Матье Дюран был обуян спесивой идеей, что обладает силой, чтобы бороться в одиночку с социальными предрассудками и победить их к собственной выгоде, господин де Лозере, человек тщеславный, подчинялся им, чтобы обратить себе на пользу. Матье Дюран ненавидел господина де Лозере за то, что благодаря обману тот занимал значительное положение, которого не заслуживал ни в коей мере. Господин де Лозере ненавидел Матье Дюрана за то, что старание, с которым тот хвастался своим низким происхождением, было живой сатирой на заботу, с которой он, господин де Лозере, прятал свое происхождение, оба недолюбливали знатных и настоящих аристократов, но ненавидели их меньше, чем друг друга.
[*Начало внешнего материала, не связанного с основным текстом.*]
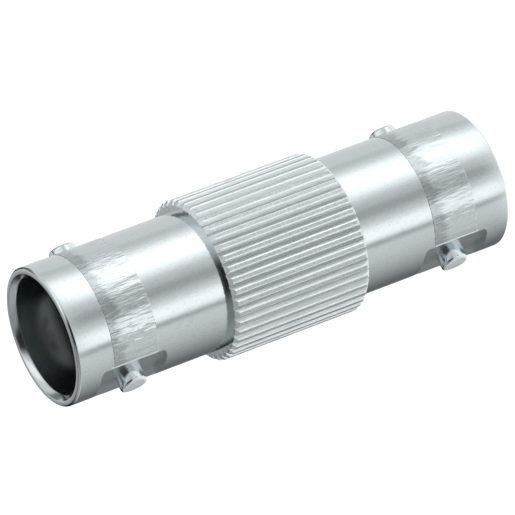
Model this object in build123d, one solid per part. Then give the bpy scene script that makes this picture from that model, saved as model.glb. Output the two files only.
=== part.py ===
"""Straight coaxial coupler with a bayonet jack at each end, standing on its lower rim.

Two turned and milled jack shells are pressed into a knurled sleeve. Between the shells' inner webs
they trap two insulators, and the insulators hold one slotted contact that runs from end to end.
"""
import os
from math import pi, radians, tan

from build123d import *

# Jack shell, outside. Lengths along the shell are measured from its rim.
shell_d = 9.65
jack_length = 11.5
rim_edge = 0.13
band_start = 2.65
band_length = 3.3
band_rise = 0.02

# Jack shell, inside
rim_wall = 0.75
mouth_lead_in = 0.33
mouth_depth = 8.4
web_thickness = 1.0
spigot_lead_in = 0.2
spigot_gap = 0.1

# Bayonet studs and the pockets that they stand in
stud_setback = 4.2
stud_d = 1.9
stud_rise = 0.575
stud_chamfer = 0.12
pocket_length = 5.0
pocket_width = 4.4
pocket_corner = 0.9
pocket_depth = 0.4

# Knurled sleeve
sleeve_length = 10.4
knurl_d = 11.2
sleeve_wall = 1.15
knurl_pitch = 0.8
knurl_depth = 0.33
knurl_land = 0.36
knurl_root = 0.12
knurl_chamfer = 0.25

# Insulators
nose_d = 4.8
nose_recess = 3.4
nose_chamfer = 0.25
neck_d = 5.8
neck_clearance = 0.03
flange_step = 0.6
insulator_gap = 0.1

# Contact
contact_d = 2.2
contact_recess = 0.3
contact_chamfer = 0.12
contact_clearance = 0.02
socket_d = 1.35
socket_depth = 6.5
socket_lead_in = 0.15
drill_angle = 118
slot_width = 0.2
slot_length = 4.6
tine_room = 0.15
collar_rise = 0.4
collar_length = 1.6

# Radii and heights that follow from the sizes above
shell_r = shell_d / 2
mouth_r = shell_r - rim_wall
spigot_r = knurl_d / 2 - sleeve_wall
band_end = band_start + band_length
web_back = mouth_depth + web_thickness
half_length = jack_length + sleeve_length / 2
body_length = 2 * half_length
pocket_floor = shell_r - pocket_depth
stud_tip = shell_r + stud_rise
nose_r = nose_d / 2
neck_r = neck_d / 2
seat_r = neck_r + flange_step
contact_r = contact_d / 2
socket_r = socket_d / 2
collar_r = contact_r + collar_rise
contact_front = nose_recess + contact_recess


def turned(outline):
    """Turn a closed outline of (radius, depth below the rim) points about the axis."""
    points = [(radius, -depth) for radius, depth in outline]
    return revolve(Plane.XZ * make_face(Polyline(*points, close=True)), Axis.Z)


def bayonet_stud():
    """One stud. Its end is curved, as the turned ring that it is milled from."""
    root = (mouth_r + pocket_floor) / 2
    length = stud_tip + stud_d - root
    bar = Pos(root + length / 2, 0, -stud_setback) * Rot(0, 90, 0) * Cylinder(stud_d / 2, length)
    ring = Pos(0, 0, -stud_setback) * Cylinder(stud_tip, 2 * stud_d)
    stud = bar & ring
    end_edges = stud.faces().sort_by(Axis.X)[-1].edges()
    return chamfer(end_edges, stud_chamfer)


def stud_pocket():
    """What is milled away round one stud: a rounded rectangle down to a flat floor."""
    outline = RectangleRounded(pocket_length, pocket_width, pocket_corner)
    return Pos(pocket_floor, 0, -stud_setback) * Rot(0, 90, 0) * extrude(outline, shell_r)


def jack_shell():
    """One shell with its rim at the top: a turned blank, two milled pockets and two studs."""
    spigot_end = half_length - spigot_gap / 2
    shell = turned([
        (mouth_r + mouth_lead_in, 0),
        (shell_r - rim_edge, 0),
        (shell_r, rim_edge),
        (shell_r, band_start),
        (shell_r + band_rise, band_start),
        (shell_r + band_rise, band_end),
        (shell_r, band_end),
        (shell_r, jack_length),
        (spigot_r, jack_length),
        (spigot_r, spigot_end - spigot_lead_in),
        (spigot_r - spigot_lead_in, spigot_end),
        (seat_r, spigot_end),
        (seat_r, web_back),
        (neck_r + neck_clearance, web_back),
        (neck_r + neck_clearance, mouth_depth),
        (mouth_r, mouth_depth),
        (mouth_r, mouth_lead_in),
    ])
    pocket = stud_pocket()
    stud = bayonet_stud()
    for turn in (0, 180):
        shell -= Rot(0, 0, turn) * pocket
        shell += Rot(0, 0, turn) * stud
    return shell


def knurled_sleeve():
    """The sleeve about the middle of the part: a chamfered tube with straight grooves cut along it."""
    knurl_r = knurl_d / 2
    half = sleeve_length / 2
    tube = turned([
        (spigot_r, half),
        (knurl_r - knurl_chamfer, half),
        (knurl_r, half - knurl_chamfer),
        (knurl_r, knurl_chamfer - half),
        (knurl_r - knurl_chamfer, -half),
        (spigot_r, -half),
    ])
    teeth = round(pi * knurl_d / knurl_pitch)
    mouth_half = (pi * knurl_d / teeth - knurl_land) / 2
    root_half = knurl_root / 2
    slope = (mouth_half - root_half) / knurl_depth
    outside = knurl_r + knurl_depth
    outside_half = mouth_half + slope * knurl_depth
    section = make_face(Polyline(
        (knurl_r - knurl_depth, -root_half),
        (knurl_r - knurl_depth, root_half),
        (outside, outside_half),
        (outside, -outside_half),
        close=True,
    ))
    groove = Pos(0, 0, -half) * extrude(section, sleeve_length)
    return tube - [Rot(0, 0, 360 * tooth / teeth) * groove for tooth in range(teeth)]


def insulator():
    """One insulator: a nose in the mouth, a neck that fills the web's hole, and a flange behind the web."""
    flange_end = half_length - insulator_gap / 2
    bore_r = contact_r + contact_clearance
    tine_bore_r = contact_r + tine_room
    tine_end = contact_front + slot_length
    collar_bore_r = collar_r + contact_clearance
    collar_top = half_length - collar_length / 2
    return turned([
        (tine_bore_r, nose_recess),
        (nose_r - nose_chamfer, nose_recess),
        (nose_r, nose_recess + nose_chamfer),
        (nose_r, mouth_depth),
        (neck_r, mouth_depth),
        (neck_r, web_back),
        (seat_r, web_back),
        (seat_r, flange_end),
        (collar_bore_r, flange_end),
        (collar_bore_r, collar_top),
        (bore_r, collar_top),
        (bore_r, tine_end),
        (tine_bore_r, tine_end),
    ])


def centre_contact():
    """The contact about the middle of the part: a drilled and slotted socket at each end."""
    half = half_length - contact_front
    drill_point = socket_r / tan(radians(drill_angle / 2))
    contact = Cylinder(contact_r, 2 * half) + Cylinder(collar_r, collar_length)
    rims = contact.edges().filter_by(GeomType.CIRCLE)
    ends = rims.filter_by(lambda edge: abs(edge.center().Z) > half / 2)
    contact = chamfer(ends, contact_chamfer)
    socket = turned([
        (0, 0),
        (socket_r + socket_lead_in, 0),
        (socket_r, socket_lead_in),
        (socket_r, socket_depth),
        (0, socket_depth + drill_point),
    ])
    slots = Pos(0, 0, -slot_length / 2) * (
        Box(2 * contact_d, slot_width, slot_length) + Box(slot_width, 2 * contact_d, slot_length)
    )
    for end_turn in (0, 180):
        end = Rot(end_turn, 0, 0) * Pos(0, 0, half)
        contact -= end * socket
        contact -= end * Rot(0, 0, 45) * slots
    return contact


upright = Pos(0, 0, body_length)
inverted = Rot(180, 0, 0)
middle = Pos(0, 0, half_length)

nodes = {
    "top_shell": upright * jack_shell(),
    "bottom_shell": inverted * jack_shell(),
    "knurled_sleeve": middle * knurled_sleeve(),
    "top_insulator": upright * insulator(),
    "bottom_insulator": inverted * insulator(),
    "centre_contact": middle * centre_contact(),
}

os.makedirs("parts", exist_ok=True)
for name, solid in nodes.items():
    export_step(solid, f"parts/{name}.step")
    print(f"{name}: {solid.volume:.2f} mm3")
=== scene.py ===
from math import cos, pi, radians, sin, sqrt, tau

import bmesh
import bpy
from mathutils import Matrix, Vector


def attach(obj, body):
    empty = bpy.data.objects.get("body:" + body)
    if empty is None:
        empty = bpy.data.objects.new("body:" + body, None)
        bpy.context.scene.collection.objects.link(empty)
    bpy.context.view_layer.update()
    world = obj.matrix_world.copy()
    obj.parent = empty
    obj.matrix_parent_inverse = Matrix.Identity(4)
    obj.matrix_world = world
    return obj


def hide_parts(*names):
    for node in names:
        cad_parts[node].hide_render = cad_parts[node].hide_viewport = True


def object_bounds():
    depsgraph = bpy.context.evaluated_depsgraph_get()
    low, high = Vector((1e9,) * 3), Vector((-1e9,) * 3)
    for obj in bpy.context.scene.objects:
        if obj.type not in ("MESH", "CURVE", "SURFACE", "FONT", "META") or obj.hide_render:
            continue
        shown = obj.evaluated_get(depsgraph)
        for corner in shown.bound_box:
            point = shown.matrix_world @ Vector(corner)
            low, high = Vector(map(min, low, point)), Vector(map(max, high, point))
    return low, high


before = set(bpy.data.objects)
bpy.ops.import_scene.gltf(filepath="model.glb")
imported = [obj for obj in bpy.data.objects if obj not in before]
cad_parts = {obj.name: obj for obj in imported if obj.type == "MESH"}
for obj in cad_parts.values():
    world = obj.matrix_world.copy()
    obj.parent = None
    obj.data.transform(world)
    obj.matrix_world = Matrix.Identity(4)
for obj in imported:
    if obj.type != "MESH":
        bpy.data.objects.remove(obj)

cad_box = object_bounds()


# Camera and studio
# The part stands on its lower rim on a white table. The camera looks down on it by 24.5 degrees and
# lies almost on its side, so that the part runs across the picture as in the photo.
MM = 0.001
body_length = cad_box[1][2] / MM
half_length = body_length / 2
view_azimuth = radians(250.54)
view_elevation = radians(24.54)
view_roll = radians(-110.48)
view_distance = 0.4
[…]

С другой стороны, можно утверждать, что один из них представлял некоторые старые идеи, другой — новые. Господин де Лозере был тем выскочкой, что существуют во все времена, они подчиняются существующим идеям о пользе высокого происхождения и делают все возможное, чтобы заставить всех верить в его преимущества. Матье Дюран был новым выскочкой, который опирается на абсолютный принцип социального равенства и личной значимости, он опровергал всякую семейственность, всякое уважение к наследственности, чтобы поставить свое «я» как силу, которая рассчитывает только на саму себя и почти равна силе божественной, и если уж говорить до конца, то я думаю, что господин Феликс искренне выразил суть двух характеров, применив к Матье Дюрану слово «спесь» и к господину де Лозере слово «тщеславие».
— Это, должно быть, один из старых дворян, ваших друзей, — предположил поэт, — человек старой и высокой закалки, уж очень хорошо вы о нем отзываетесь…
Вместо ответа Дьявол продолжил:
— Теперь, когда, надеюсь, я объяснил вам, каково было отношение этих господ друг к другу и к миру, я позволю себе продолжить мой рассказ и изложу вам ряд сцен, которые произошли между ними и которые явились следствием того, о чем я вам уже рассказал.
Луицци, который прекрасно знал манеры Дьявола, подумал, что у того должны быть весьма веские причины, чтобы до бесконечности затягивать свой рассказ, и стал слушать, чтобы увидеть, произведет ли он на поэта то впечатление, которое предсказывал Дьявол. А Дьявол продолжил так:
XIV
— Дело происходило уже в начале июля тысяча восемьсот тридцатого года. Матье Дюран вернулся из Этана, где оставил Дельфину в таком болезненном состоянии, что уже готов был сдаться. Он снова сидел в том кабинете, с которого начался мой рассказ. Но банкир уже не излучал спокойное счастье и крайнее довольство самим собой, как несколько месяцев назад. Я бы сказал, что он испытывал одновременно и более активное счастье, и более живую обеспокоенность, внезапные приступы радости сменяли подавленность и озабоченность. Эти разные чувства зависели от разных причин, над которыми он постоянно задумывался. Когда он вспоминал, что три окружных коллегии и одна коллегия департамента{471}
выдвинули его в депутаты, жгучий жар гордыни ударял ему в голову, глаза вспыхивали властным блеском, но когда он задумывался над тем, каким путем он достиг этого триумфа, когда признавал, что ему пришлось пожертвовать надежностью собственного дела ради амбиций, то бледнел от ледяного страха. У Матье Дюрана была горячка великих политических игроков, которая то приносит больному наслаждение и сверхъестественную мощь, то обдает холодом и повергает в дрожь и пучину бессилия.Однако только наедине с самим собой Матье Дюран выказывал симптомы своего ужасного состояния. Как только он оказывался на людях, он вновь входил в роль и играл ее с восхитительным хладнокровием актера, чьим жестам и интонациям долгая работа в театре придает уверенность даже тогда, когда мысли витают далеко.
Поскольку Матье Дюрана предупредили, что в прихожей его дожидается толпа посетителей, то он попросил их список и был неприятно удивлен, увидев среди тридцати малозначащих имен имя господина де Лозере. Затем следовало имя господина Дано. Банкир подумал немного, как ему поступить с господином де Лозере. В конце концов он объявил слуге:
«Попросите прощения у господина де Лозере, скажите, что все утро я буду очень занят и боюсь заставить его долго ждать, но если он сможет прийти завтра или послезавтра, то я буду в его распоряжении. Что до господина Дано, то просите его подождать, так как мы непременно должны переговорить, затем впустите остальных».